YOUR INSTRUCTIONS: Copy, character for character, the lines running from the one with "# ---- all pieces" to the one with "if empty is", ends included. Leave out every other line.

══════════

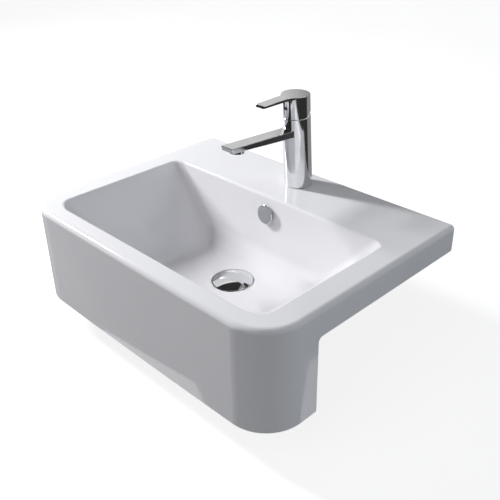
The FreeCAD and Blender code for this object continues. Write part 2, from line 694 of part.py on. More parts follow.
def make_cartridge():
    base_top = cartridge_seat + cartridge_base_height
    fixed_top = base_top + fixed_disc_height
    moving_low = fixed_top + disc_gap
    moving_top = moving_low + moving_disc_height
    inner_radius = carrier_flange_radius + running
    shell_top = cartridge_top()
    lid = 3.0
    rest_offset = -(math.sin(math.radians(lift_angle)) * stem_arm) / 2

    base = upright(cartridge_radius, cartridge_seat, base_top)
    ports = [(port_forward, -port_half_spacing), (port_forward, port_half_spacing), (outlet_forward, 0.0)]
    base = base.cut([upright(waterway_radius, cartridge_seat - 1.0, base_top + 1.0, forward, side)
                     for forward, side in ports])
    grooves = [upright(waterway_radius + 1.2, cartridge_seat - 1.0, cartridge_seat + 1.2, forward, side)
               for forward, side in ports[:2]]
    base = base.cut(grooves)
    seals = [upright(waterway_radius + 1.15, cartridge_seat, cartridge_seat + 1.2, forward, side).cut(
             upright(waterway_radius, cartridge_seat - 1.0, cartridge_seat + 2.0, forward, side))
             for forward, side in ports[:2]]
    fixed = upright(inner_radius - 0.1, base_top, fixed_top)
    fixed = fixed.cut([upright(waterway_radius - 0.4, base_top - 1.0, fixed_top + 1.0, forward, side)
                       for forward, side in ports])

    moving = upright(moving_disc_radius, moving_low, moving_top, rest_offset)
    pocket_radius = ball_radius + 0.4
    moving = moving.cut(upright(pocket_radius, pivot_height - stem_arm - pocket_radius, moving_top + 1.0))
    chamber = upright(moving_disc_radius - 3.5, moving_low - 1.0, moving_low + 0.9, rest_offset)
    moving = moving.cut(chamber)

    shell = collar(cartridge_radius, inner_radius, base_top, shell_top - lid)
    shell = shell.fuse(collar(cartridge_radius, carrier_neck_radius + running, shell_top - lid, shell_top))

    flange_low = moving_top + 0.4
    flange_top = shell_top - lid - disc_gap
    carrier = upright(carrier_flange_radius, flange_low, flange_top)
    carrier = carrier.fuse(upright(carrier_neck_radius, flange_top - 0.5, pivot_height + 4.0))
    slot_half = stem_half_width + 0.2
    slot_reach = math.sin(math.radians(lift_angle)) * stem_arm + ball_radius + 0.2
    slot = lean(block(-slot_half, slot_half, tap_y - slot_reach, tap_y + slot_reach,
                      deck_z + flange_low - 1.0, deck_z + pivot_height + 5.0))
    pin = Part.makeCylinder(stem_pin_radius, 2 * carrier_neck_radius - 1.0,
                            on_tap_axis(pivot_height, 0.0, -carrier_neck_radius + 0.5), Vector(1, 0, 0))
    carrier = carrier.cut([slot, pin])

    hub = Part.makeCylinder(5.5, 2 * stem_half_width, on_tap_axis(pivot_height, 0.0, -stem_half_width),
                            Vector(1, 0, 0))
    shank = lean(block(-stem_half_width, stem_half_width, tap_y - stem_half_width, tap_y + stem_half_width,
                       deck_z + pivot_height, deck_z + stem_top))
    lower = upright(2.4, pivot_height - stem_arm, pivot_height)
    middle = deck_z + pivot_height - stem_arm
    ball = lean(turned([(0, middle - ball_radius), (ball_radius * 0.6, middle - ball_radius * 0.8),
                        (ball_radius, middle - 1.0), (ball_radius, middle + 1.0),
                        (ball_radius * 0.6, middle + ball_radius * 0.8), (0, middle + ball_radius)], tap_y))
    stem = hub.fuse([shank, lower, ball]).removeSplitter()
    pin_hole = Part.makeCylinder(stem_pin_radius + running, 4 * stem_half_width,
                                 on_tap_axis(pivot_height, 0.0, -2 * stem_half_width), Vector(1, 0, 0))
    stem = stem.cut(pin_hole)

    nut = collar(nut_radius, carrier_neck_radius + 2.5, shell_top, shell_top + nut_height)
    socket = hexagon(2 * carrier_neck_radius + 9.0, deck_z + shell_top + nut_height - 3.0,
                     deck_z + shell_top + nut_height + 1.0, tap_y)
    nut = nut.cut(lean(socket))

    ledge = shell_top + nut_height + 1.0
    hollow_radius = dome_radius - dome_thickness
    outer = arc_points(dome_radius, pivot_height, tap_seam_height, mouth_height(dome_radius), dome_steps)
    inner = arc_points(hollow_radius, pivot_height, ledge + 1.4, mouth_height(hollow_radius), dome_steps)
    foot = [(nut_radius - 0.5, ledge + 1.4), (nut_radius - 0.5, ledge), (dome_rim_radius(), ledge)]
    dome = turned(foot + [(dome_rim_radius(), tap_seam_height)] + outer[1:] + inner[::-1])
    dome = lean(dome.translated(Vector(0, tap_y, deck_z)))
    return {
        "cartridge_base": base,
        "cartridge_seals": Part.makeCompound(seals),
        "fixed_disc": fixed,
        "moving_disc": moving,
        "cartridge_housing": shell,
        "cartridge_carrier": carrier,
        "stem_pin": pin,
        "cartridge_stem": stem,
        "cartridge_nut": nut,
        "cover_dome": dome,
    }


def blade_outline():
    """The lever seen from above: a round cap with a blade that narrows to its tip."""
    cap_centre = on_tap_axis(plate_top_height)
    tip_y = -blade_tip_from_back
    root_y = cap_centre.y - tap_radius * 0.6
    low = deck_z + plate_top_height - plate_thickness
    points = [Vector(-blade_root_half_width, root_y, low), Vector(blade_root_half_width, root_y, low),
              Vector(blade_tip_half_width, tip_y, low), Vector(-blade_tip_half_width, tip_y, low)]
    blade = Part.Face(Part.makePolygon(points + [points[0]])).extrude(Vector(0, 0, plate_thickness))
    cap = Part.makeCylinder(tap_radius, plate_thickness, Vector(0, cap_centre.y, low))
    return cap, blade


def make_handle():
    skirt_low = tap_seam_height + seam_gap
    top_z = deck_z + plate_top_height
    reach = 2 * tap_radius
    barrel = upright(tap_radius, skirt_low, plate_top_height + 12.0)
    barrel = barrel.cut(block(-reach, reach, tap_y - 2 * reach, tap_y + reach, top_z, top_z + reach))
    cap, blade = blade_outline()
    handle = barrel.fuse(blade).removeSplitter()
    tip_y = -blade_tip_from_back
    shoulders = edges_where(handle, lambda e: is_vertical(e) and e.CenterOfMass.y > tip_y + 10.0
                            and abs(abs(e.CenterOfMass.x) - blade_root_half_width) < 1.5)
    handle = handle.makeFillet(blade_shoulder_radius, shoulders)
    tip_corners = edges_where(handle, lambda e: is_vertical(e) and e.CenterOfMass.y < tip_y + 1.0)
    handle = handle.makeFillet(blade_corner_radius, tip_corners)
    rims = edges_where(handle, lambda e: all_points(e, lambda p: abs(p.z - top_z) < 0.01))
    handle = handle.makeChamfer(lever_bevel, rims)

    centre = on_tap_axis(pivot_height)
    cavity_radius = dome_radius + dome_clearance
    cavity_top = pivot_height + cavity_radius
    cavity = arc_points(cavity_radius, pivot_height, skirt_low - 1.0, cavity_top, 2 * dome_steps)
    clear_ball = lean(turned([(0, skirt_low - 1.0)] + cavity).translated(Vector(0, tap_y, deck_z)))
    hollow = collar(tap_radius - 4.5, 8.5, pivot_height + 14.0, plate_top_height - plate_thickness - 3.5)
    below = lean(block(-reach, reach, tap_y - reach, tap_y + reach, deck_z - reach, deck_z + skirt_low))
    relief = below.rotated(centre, Vector(1, 0, 0), lift_angle)
    socket = lean(block(-stem_half_width - running, stem_half_width + running,
                        tap_y - stem_half_width - running, tap_y + stem_half_width + running,
                        deck_z + pivot_height, deck_z + stem_top + 0.5))
    handle = handle.cut([clear_ball, hollow, relief, socket])

    screw_height = pivot_height + 29.0
    screw_radius = 2.5
    hole = forward_rod(screw_radius + running, screw_height, stem_half_width - 1.0, tap_radius - 5.0)
    access = forward_rod(screw_radius + 0.6, screw_height, tap_radius - 6.0, tap_radius + 2.0)
    handle = handle.cut([hole, access]).removeSplitter()
    screw = forward_rod(screw_radius, screw_height, stem_half_width + running, stem_half_width + 4.5)
    hexagon_hole = forward_rod(1.25, screw_height, stem_half_width + 2.5, stem_half_width + 5.5)
    screw = screw.cut(hexagon_hole)
    plug = forward_rod(screw_radius + 0.6 - running, screw_height, tap_radius - 4.4, tap_radius - 0.6)
    return {"lever_handle": handle, "grub_screw": screw, "index_plug": plug}


def make_tap_fixing():
    deck_low = rim_height - deck
    gasket = ring(tap_radius - 0.8, tap_spigot_radius + 0.2, deck_z, deck_z + tap_gasket_thickness, tap_y)
    stud_y = tap_y + stud_offset
    pad_thickness = 3.0
    plate_thick = 2.5
    nut_flats = 13.0
    plate_low = deck_low - pad_thickness - plate_thick

    def horseshoe(low, high):
        shoe = rod(tap_radius - 1.0, low, high, 0.0, tap_y)
        half = inlet_half_spacing + inlet_thread_radius + 1.4
        inner_y = tap_y - inlet_forward + inlet_thread_radius + 1.0
        opening = block(-half, half, tap_y - 2 * tap_radius, inner_y, low - 1.0, high + 1.0)
        return shoe.cut([opening, rod(stud_radius + free, low - 1.0, high + 1.0, 0.0, stud_y)])

    stud = rod(stud_radius, deck_low - stud_below_deck, deck_z + stud_thread_depth - 1.0, 0.0, stud_y)
    stud = stud.makeChamfer(0.8, edges_where(stud, lambda e: is_round(e)))
    nut_low = plate_low - 6.5
    nut = hexagon(nut_flats, nut_low, plate_low, stud_y).cut(rod(stud_radius + running, nut_low - 1.0,
                                                                 plate_low + 1.0, 0.0, stud_y))
    return {
        "base_gasket": gasket,
        "fixing_stud": stud,
        "horseshoe_gasket": horseshoe(deck_low - pad_thickness, deck_low),
        "horseshoe_plate": horseshoe(plate_low, plate_low + plate_thick),
        "fixing_nut": nut,
    }


# ---- all pieces ----

pieces = {"basin": make_basin(), "tap_body": make_tap_body()}
pieces.update(make_overflow())
pieces.update(make_waste())
pieces.update(make_spout())
pieces.update(make_cartridge())
pieces.update(make_handle())
pieces.update(make_tap_fixing())

os.makedirs("parts", exist_ok=True)
for node, shape in pieces.items():
    shape.exportStep("parts/" + node + ".step")
    print(node, len(shape.Solids), round(shape.Volume), shape.isValid())
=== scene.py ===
import bmesh
import bpy
import math
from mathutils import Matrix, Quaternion, Vector


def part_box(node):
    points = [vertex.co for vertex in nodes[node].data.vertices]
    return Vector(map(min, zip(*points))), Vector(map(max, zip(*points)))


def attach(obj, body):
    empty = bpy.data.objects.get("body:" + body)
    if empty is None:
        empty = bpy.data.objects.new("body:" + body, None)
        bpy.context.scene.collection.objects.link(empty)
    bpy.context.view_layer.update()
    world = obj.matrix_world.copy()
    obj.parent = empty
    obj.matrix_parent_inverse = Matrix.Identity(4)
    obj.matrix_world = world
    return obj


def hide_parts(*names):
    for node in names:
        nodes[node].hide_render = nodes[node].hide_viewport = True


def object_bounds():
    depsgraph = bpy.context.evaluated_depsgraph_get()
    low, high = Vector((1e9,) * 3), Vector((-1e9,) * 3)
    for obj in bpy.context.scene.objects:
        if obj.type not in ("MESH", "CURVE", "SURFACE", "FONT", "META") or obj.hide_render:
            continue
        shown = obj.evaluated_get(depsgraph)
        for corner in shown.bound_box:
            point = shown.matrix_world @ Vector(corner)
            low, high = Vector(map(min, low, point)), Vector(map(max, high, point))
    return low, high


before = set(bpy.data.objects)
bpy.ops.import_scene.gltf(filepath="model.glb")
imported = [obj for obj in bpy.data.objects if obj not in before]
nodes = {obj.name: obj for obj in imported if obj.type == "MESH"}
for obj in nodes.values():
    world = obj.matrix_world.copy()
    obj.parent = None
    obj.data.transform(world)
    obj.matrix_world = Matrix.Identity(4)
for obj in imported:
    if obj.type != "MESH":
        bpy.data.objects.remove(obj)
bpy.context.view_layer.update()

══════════

ANSWER FOR THE TASK:
# ---- all pieces ----

pieces = {"basin": make_basin(), "tap_body": make_tap_body()}
pieces.update(make_overflow())
pieces.update(make_waste())
pieces.update(make_spout())
pieces.update(make_cartridge())
pieces.update(make_handle())
pieces.update(make_tap_fixing())

os.makedirs("parts", exist_ok=True)
for node, shape in pieces.items():
    shape.exportStep("parts/" + node + ".step")
    print(node, len(shape.Solids), round(shape.Volume), shape.isValid())
=== scene.py ===
import bmesh
import bpy
import math
from mathutils import Matrix, Quaternion, Vector


def part_box(node):
    points = [vertex.co for vertex in nodes[node].data.vertices]
    return Vector(map(min, zip(*points))), Vector(map(max, zip(*points)))


def attach(obj, body):
    empty = bpy.data.objects.get("body:" + body)
    if empty is None:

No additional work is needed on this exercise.